RECORD SET
------------------------------------------------

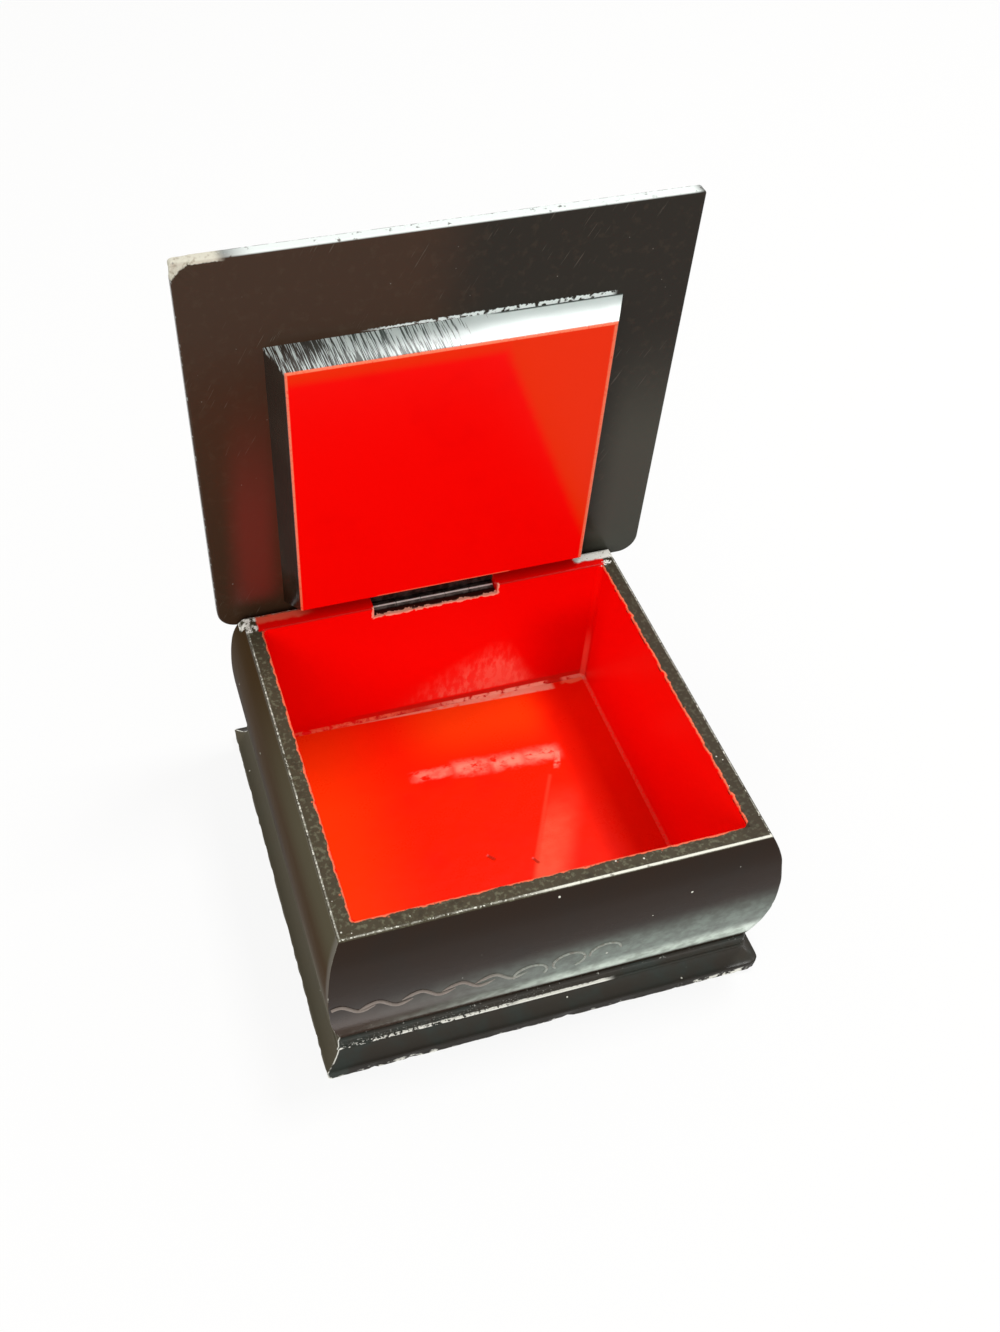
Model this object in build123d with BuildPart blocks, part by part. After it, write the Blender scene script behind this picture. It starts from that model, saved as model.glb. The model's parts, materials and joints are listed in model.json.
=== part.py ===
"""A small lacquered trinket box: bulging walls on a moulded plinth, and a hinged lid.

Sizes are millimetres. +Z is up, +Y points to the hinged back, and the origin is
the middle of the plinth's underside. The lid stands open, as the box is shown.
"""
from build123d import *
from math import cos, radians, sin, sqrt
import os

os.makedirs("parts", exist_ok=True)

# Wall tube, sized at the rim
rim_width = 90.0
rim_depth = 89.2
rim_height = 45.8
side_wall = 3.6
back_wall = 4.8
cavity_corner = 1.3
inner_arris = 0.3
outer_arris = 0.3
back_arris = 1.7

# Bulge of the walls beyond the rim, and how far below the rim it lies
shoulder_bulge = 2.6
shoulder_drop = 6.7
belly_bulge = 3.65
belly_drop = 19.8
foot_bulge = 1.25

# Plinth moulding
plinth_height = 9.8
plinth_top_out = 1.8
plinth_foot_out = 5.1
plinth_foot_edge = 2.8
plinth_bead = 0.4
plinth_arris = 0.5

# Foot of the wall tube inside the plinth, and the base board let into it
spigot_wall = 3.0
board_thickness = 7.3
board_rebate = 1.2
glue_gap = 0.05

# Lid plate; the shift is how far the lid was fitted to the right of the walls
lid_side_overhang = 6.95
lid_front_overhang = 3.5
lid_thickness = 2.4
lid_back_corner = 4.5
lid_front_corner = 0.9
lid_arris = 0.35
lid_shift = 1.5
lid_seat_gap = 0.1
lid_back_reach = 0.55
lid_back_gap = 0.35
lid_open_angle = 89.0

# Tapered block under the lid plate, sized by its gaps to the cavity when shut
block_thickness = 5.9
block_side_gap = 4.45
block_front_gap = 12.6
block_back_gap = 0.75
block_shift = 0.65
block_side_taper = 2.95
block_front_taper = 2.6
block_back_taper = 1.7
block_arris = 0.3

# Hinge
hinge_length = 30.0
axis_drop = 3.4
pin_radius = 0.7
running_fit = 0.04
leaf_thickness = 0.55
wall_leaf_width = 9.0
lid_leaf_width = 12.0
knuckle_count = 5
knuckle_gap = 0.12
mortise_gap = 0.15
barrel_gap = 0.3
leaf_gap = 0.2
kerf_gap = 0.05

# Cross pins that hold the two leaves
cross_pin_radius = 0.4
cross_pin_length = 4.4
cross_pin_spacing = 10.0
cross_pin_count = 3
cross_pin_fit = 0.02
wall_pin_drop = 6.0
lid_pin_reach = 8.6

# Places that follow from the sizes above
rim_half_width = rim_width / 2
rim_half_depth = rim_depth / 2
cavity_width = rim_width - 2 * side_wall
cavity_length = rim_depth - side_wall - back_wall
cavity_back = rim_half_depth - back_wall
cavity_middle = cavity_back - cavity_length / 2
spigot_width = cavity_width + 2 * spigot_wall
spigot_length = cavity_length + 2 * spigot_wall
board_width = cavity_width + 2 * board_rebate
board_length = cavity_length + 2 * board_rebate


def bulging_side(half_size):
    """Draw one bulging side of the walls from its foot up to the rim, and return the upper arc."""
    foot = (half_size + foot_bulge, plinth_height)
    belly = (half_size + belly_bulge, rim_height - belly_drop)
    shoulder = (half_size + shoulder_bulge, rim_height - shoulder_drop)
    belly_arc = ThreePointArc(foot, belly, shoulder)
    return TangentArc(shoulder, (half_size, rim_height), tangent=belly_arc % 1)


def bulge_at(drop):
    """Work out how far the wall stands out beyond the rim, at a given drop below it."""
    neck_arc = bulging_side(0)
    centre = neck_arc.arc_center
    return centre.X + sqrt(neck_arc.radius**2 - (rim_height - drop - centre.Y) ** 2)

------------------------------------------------

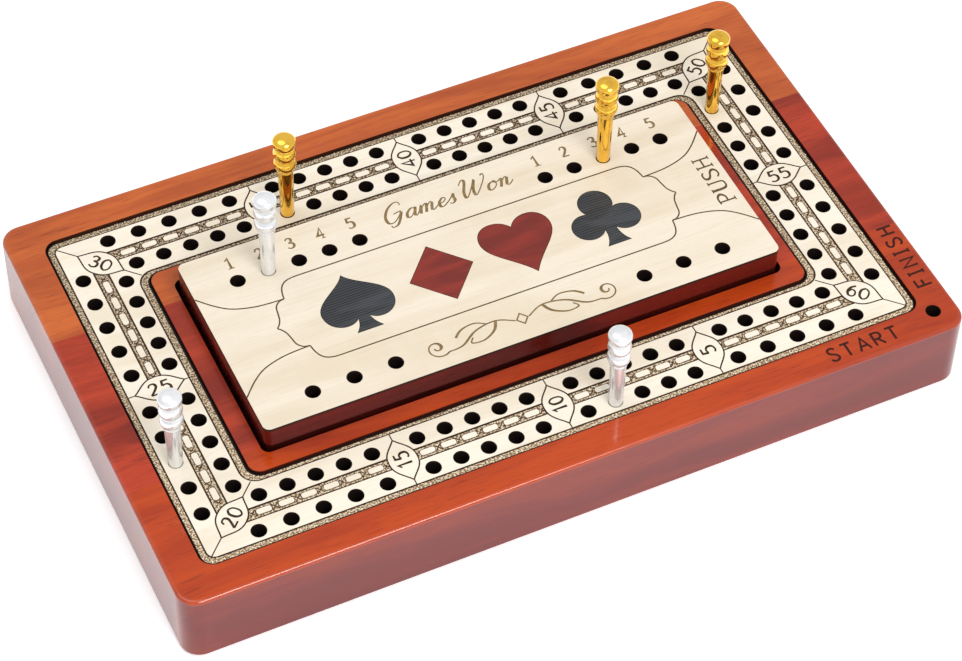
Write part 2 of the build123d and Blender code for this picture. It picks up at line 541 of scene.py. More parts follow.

------------------------------------------------

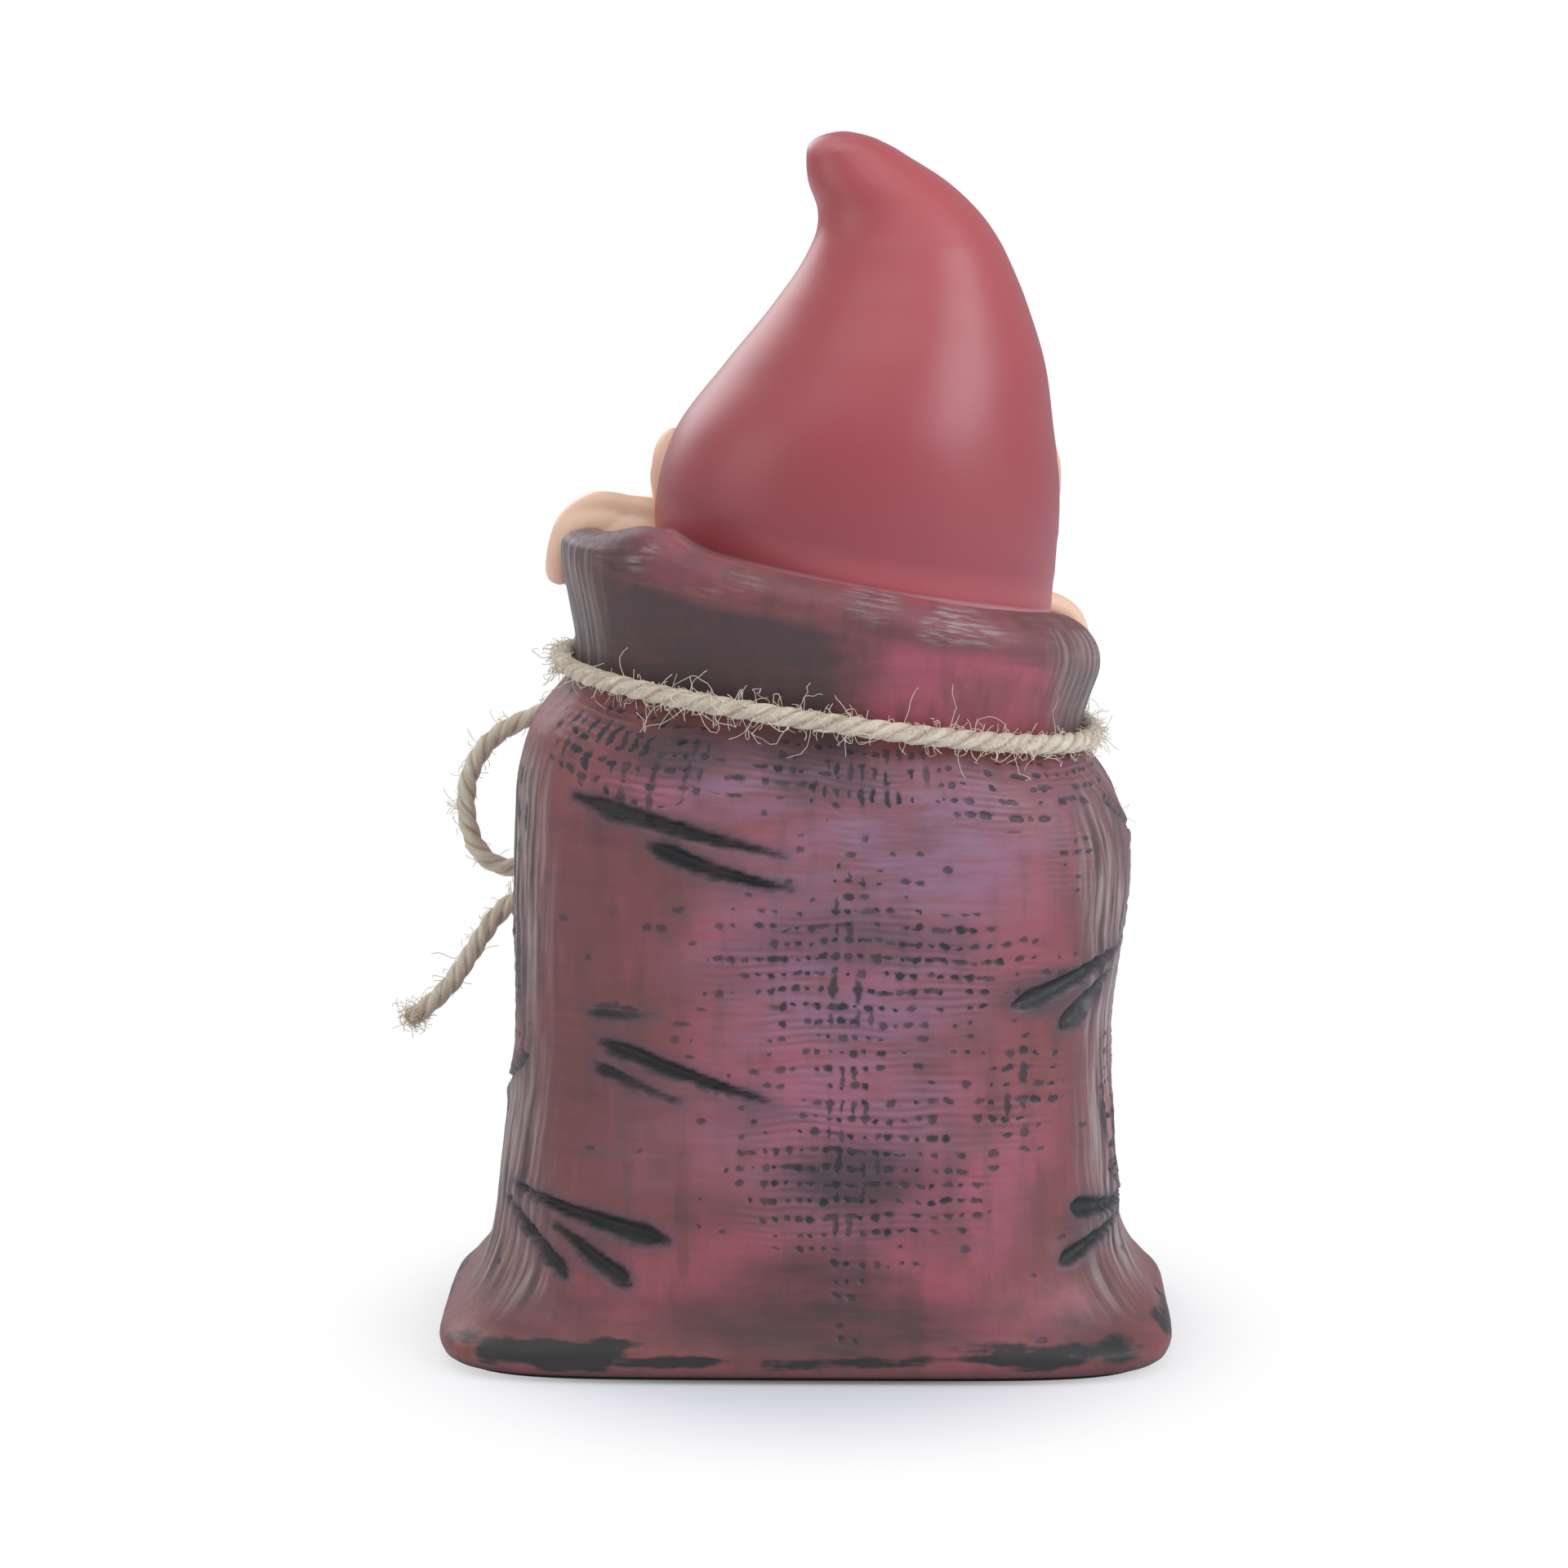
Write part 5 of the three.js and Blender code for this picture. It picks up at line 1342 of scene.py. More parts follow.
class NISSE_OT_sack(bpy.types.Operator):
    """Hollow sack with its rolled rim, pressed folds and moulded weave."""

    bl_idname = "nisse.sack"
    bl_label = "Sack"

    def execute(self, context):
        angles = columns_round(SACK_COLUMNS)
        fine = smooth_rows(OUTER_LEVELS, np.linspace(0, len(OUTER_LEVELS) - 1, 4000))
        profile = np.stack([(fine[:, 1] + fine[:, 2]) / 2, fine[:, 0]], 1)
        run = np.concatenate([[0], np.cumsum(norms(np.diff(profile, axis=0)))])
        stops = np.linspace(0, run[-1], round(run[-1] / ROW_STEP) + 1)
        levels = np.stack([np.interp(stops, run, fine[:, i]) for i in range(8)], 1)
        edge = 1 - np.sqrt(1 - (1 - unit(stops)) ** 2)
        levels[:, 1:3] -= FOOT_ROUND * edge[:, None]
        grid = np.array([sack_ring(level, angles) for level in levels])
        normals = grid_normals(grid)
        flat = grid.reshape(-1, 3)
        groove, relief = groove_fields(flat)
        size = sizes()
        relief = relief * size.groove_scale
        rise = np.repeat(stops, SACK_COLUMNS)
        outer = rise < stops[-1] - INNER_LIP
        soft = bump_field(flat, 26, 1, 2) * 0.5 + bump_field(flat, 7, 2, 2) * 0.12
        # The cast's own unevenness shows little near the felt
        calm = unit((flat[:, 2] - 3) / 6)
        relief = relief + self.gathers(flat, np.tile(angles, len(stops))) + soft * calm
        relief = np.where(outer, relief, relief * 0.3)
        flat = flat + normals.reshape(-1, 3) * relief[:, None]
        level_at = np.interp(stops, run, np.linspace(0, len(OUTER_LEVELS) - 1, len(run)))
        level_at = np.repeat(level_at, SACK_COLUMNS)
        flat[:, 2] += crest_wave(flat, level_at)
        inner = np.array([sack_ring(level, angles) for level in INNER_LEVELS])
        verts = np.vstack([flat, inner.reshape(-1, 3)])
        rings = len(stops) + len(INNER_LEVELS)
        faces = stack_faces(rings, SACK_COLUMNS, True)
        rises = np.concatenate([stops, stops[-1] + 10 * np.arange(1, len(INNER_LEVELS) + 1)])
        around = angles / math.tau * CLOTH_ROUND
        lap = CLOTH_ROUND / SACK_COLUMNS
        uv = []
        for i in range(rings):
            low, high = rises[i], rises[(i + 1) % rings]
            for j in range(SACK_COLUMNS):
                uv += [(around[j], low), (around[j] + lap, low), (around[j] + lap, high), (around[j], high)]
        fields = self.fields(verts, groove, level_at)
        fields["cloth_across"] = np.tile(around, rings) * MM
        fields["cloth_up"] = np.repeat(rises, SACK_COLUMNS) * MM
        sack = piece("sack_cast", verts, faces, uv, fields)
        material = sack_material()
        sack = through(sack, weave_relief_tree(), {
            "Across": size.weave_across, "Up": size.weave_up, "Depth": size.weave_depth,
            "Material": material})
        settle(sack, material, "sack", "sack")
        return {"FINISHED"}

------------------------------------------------

WHAT TO PRODUCE
In the listing above, find the line containing "Model this object" and the line containing "a hinged lid.". Output them and every line between, exactly, and nothing else.

WRITTEN ANSWER
Model this object in build123d with BuildPart blocks, part by part. After it, write the Blender scene script behind this picture. It starts from that model, saved as model.glb. The model's parts, materials and joints are listed in model.json.
=== part.py ===
"""A small lacquered trinket box: bulging walls on a moulded plinth, and a hinged lid.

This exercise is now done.